Can AI Generate Clinically Appropriate X-Ray Reports? Judging the Accuracy and Clinical Validity of Deep Learning-generated Test Reports as Compared to Reports Generated by Radiologists: A Retrospective Comparative Study (RSNA 2019, Sun Dec 01 – 06)

PURPOSE

Implementations of deep learning algorithms in clinical practice are limited by the nature of output provided by the algorithms. We evaluate the accuracy, clinical validity, clarity, consistency and level of hedging of AI-generated Chest X-Ray (CXRs) compared to radiologist-generated clinical reports.

METHOD AND MATERIALS

297 CXRs done on a Conventional X-Ray system (GE Healthcare, USA) fitted with a Retrofit DR (Konika Minolta, Japan) were pulled from the PACS along with their corresponding reports. The anonymised CXRs were analysed by a CE approved deep learning-based CXR analysis algorithm (ChestEye, Oxipit, Lithuania) which detects abnormalities and autogenerates clinical reports. The algorithm is an ensemble of multiple classification, detection and segmentation neural networks capable of identifying 75 different radiological findings and perform findings' location extraction. The outputs from this model are used by a custom automatic text generator tailored by multiple radiologists to produce a structured and cohesive report.
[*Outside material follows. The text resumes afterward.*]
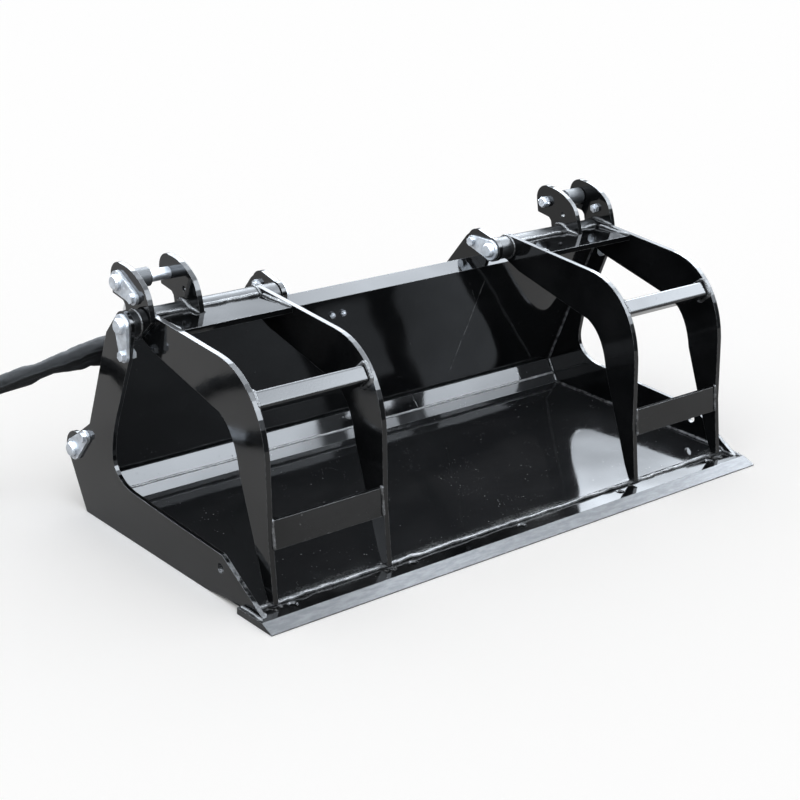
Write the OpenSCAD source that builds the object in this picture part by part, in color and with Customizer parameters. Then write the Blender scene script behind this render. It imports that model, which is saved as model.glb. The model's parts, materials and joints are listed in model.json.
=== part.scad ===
// Grapple bucket for a compact loader: a welded bucket with two independent hydraulic grapples.
// Millimetres. X runs across the bucket, -Y is the cutting edge, +Z is up, Z = 0 is the ground.

/* [Bucket] */
// Width over the cutting edge
edge_w = 1200; // [1160:10:1600]
// How far the cutting edge stands out past each side plate
edge_overhang = 10; // [4:1:20]
// Depth of the cutting edge, front to back
edge_depth = 95; // [80:1:120]
// Thickness of the cutting edge
edge_t = 12; // [10:1:16]
// Depth of the bevel on the cutting edge
bevel_depth = 27; // [15:1:35]
// Thickness left at the tip of the bevel
bevel_tip = 2; // [1:0.5:4]
// Thickness of the side plates
side_t = 8; // [6:1:12]
// Thickness of the floor and back sheets
sheet_t = 6; // [4:1:8]
// How far back the floor sheet's front edge sits
floor_front = 68; // [60:1:80]
// How far back the floor sheet bends up
floor_back = 543; // [500:1:560]
// Radius of the tie-down hole in each side plate
tie_hole_r = 8.5; // [6:0.5:12]

/* [Edge bolts] */
// Number of countersunk holes in the cutting edge
bolt_n = 5; // [3:1:5]
// Distance between those holes
bolt_pitch = 260; // [120:5:270]
// Radius of those holes
bolt_hole_r = 6.5; // [5:0.5:7]
// Outer radius of their countersinks
bolt_sink_r = 9; // [8:0.5:12]
// Distance of the holes behind the tip
bolt_y = 50; // [44:1:54]

/* [Wear strips] */
// Width of each wear strip under the floor
wear_w = 50; // [30:1:80]
// Length of each wear strip
wear_len = 400; // [200:5:440]
// Distance of each wear strip in from the side plate
wear_inset = 0; // [0:1:100]

/* [Pivots] */
// Radius of every pin
pin_r = 11; // [9:0.5:13]
// Height of the grapple pivot above the ground
pivot_z = 395; // [390:1:400]
// Distance of the grapple pivot behind the tip
pivot_y = 443; // [438:1:446]
// Outer radius of the grapple's pivot pipe
pipe_r = 22; // [20:0.5:23]
// Inner radius of the pivot pipe, where the bushes sit
pipe_bore_r = 15; // [14:0.25:16.5]
// Length of each bush
bush_len = 50; // [30:1:60]
// Thickness of the pin flags
flag_t = 6; // [4:1:8]
// Radius of a flag's big end
flag_big_r = 20; // [17:0.5:22]
// Radius of a flag's small end
flag_small_r = 12; // [10:0.5:13]
// Distance from the pin to the flag's bolt
flag_reach = 52; // [46:1:56]
// Height of the pin's head on its flag
head_t = 8; // [5:0.5:9]
// Radius of the flag bolts
bolt_r = 5; // [4:0.5:6]

/* [Grapples] */
// Thickness of the arms and ears
arm_t = 10; // [8:1:12]
// Distance from the side plate to the outer arm
arm_inset = 26; // [24:1:30]
// Width over one grapple's two arms
grapple_w = 251; // [230:1:260]
// Distance between a grapple's two ears, outer faces
ear_gap = 88; // [80:1:96]
// How far the pivot pipe stands out past the inner arm
pipe_stub = 31; // [20:1:40]
// Side of the square cross tube
tube_side = 30; // [25:1:35]
// Wall of the square cross tube
tube_wall = 3; // [2:0.5:4]
// Outer radius of its corners
tube_corner = 5; // [4.5:0.5:6]
// Height of the flat cross bar
bar_h = 50; // [40:1:60]
// Thickness of the flat cross bar
bar_t = 8; // [6:1:10]
// Thickness of the top plate
top_t = 10; // [6:1:12]

/* [Hinge ribs] */
// Thickness of the hinge ribs and cylinder lugs
rib_t = 10; // [8:1:10]
// Radius of the hitch's bar seat
hook_r = 16; // [12:0.5:18]
// Radius of the hitch's lock-pin hole
lock_r = 13; // [10:0.5:15]

/* [Cylinders] */
// Outer radius of the barrel
barrel_r = 25; // [23:0.5:27]
// Bore radius of the barrel
bore_r = 20; // [16:0.5:21]
// Radius of the rod
rod_r = 12.5; // [10:0.5:14]
// Radius of the rod eye
eye_r = 17; // [15:0.5:20]
// Width of the rod eye and base eye
eye_w = 44; // [36:1:48]
// Outer radius of the base eye
base_eye_r = 30; // [28:0.5:32]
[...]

These models were trained using around 1 million chest X-rays coming from multiple data sources. The algorithm was not trained or tested before on CXRs from our institution. An informed review was performed by a radiologist with 9 years' experience to evaluate both the reports for the accuracy as well the clinical appropriateness of the reports.

RESULTS

In 236 (79%) cases, algorithm-generated reports were found to be as accurate as the radiologists' reports. In 16 (5%) cases, algorithm-generated reports were found to be either more accurate or more clinically appropriate. In 18 (6%) cases, the algorithm made significant diagnostic errors and in 27 (9%) cases, the algorithm-generated reports were found to be clinically inappropriate or insufficient even though the significant findings were correctly identified and localised.

CONCLUSION

We demonstrate, for the first time as of this date, a comparison between reports auto-generated by a deep learning algorithm and a practicing radiologist. We report good comparability of the clinical appropriateness of the reports generated by a DL network having high accuracy, paving the way for a new potential deployment strategy of AI in radiology.

CLINICAL RELEVANCE/APPLICATION

We report on an algorithm with potential to produce standardized, accurate reports in a manner that is easily understandable and deployable in the clinical environment.